Meeting Andy Warhol in 1983 shaped Basquiat’s public persona. They collaborated on paintings, but the partnership also exposed the pressures of the mainstream art world. As a young Black artist, Basquiat operated within a system that celebrated him while demanding he fit into narrow expectations. He accepted the attention but remained fiercely individual, and his paintings never surrendered their complexity.

Race is central in Basquiat’s work. His paintings address slavery, colonialism, and the African-American experience directly. They are urgent and political. Fame, however, complicated his life. By the mid-1980s, drug use intensified, and his temperament became more unpredictable.
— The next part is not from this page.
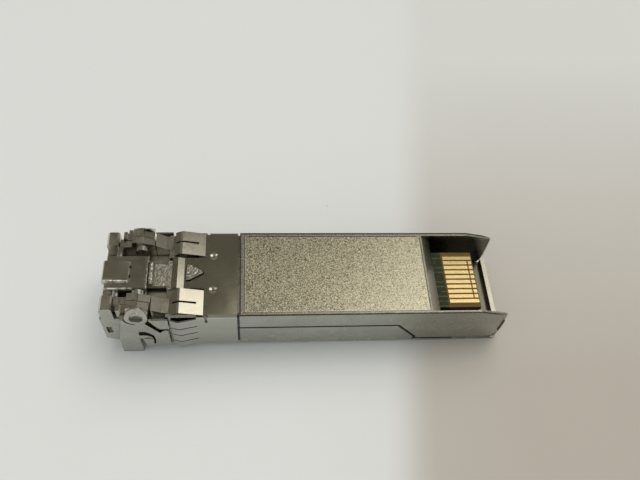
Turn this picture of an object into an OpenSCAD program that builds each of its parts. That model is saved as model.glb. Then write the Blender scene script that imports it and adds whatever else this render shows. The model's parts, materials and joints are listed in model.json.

Dealers, curators, and friends sometimes struggled to keep up with him, but his work remained groundbreaking and edgy.

After Warhol died in 1987, Basquiat’s paintings took on a sharper, more urgent tone. His final canvases are full of apocalyptic imagery, grappling with loss and mortality. He worked feverishly, producing some of his most confident and mature work in the last year of his life. Basquiat died in 1988 at the age of 27.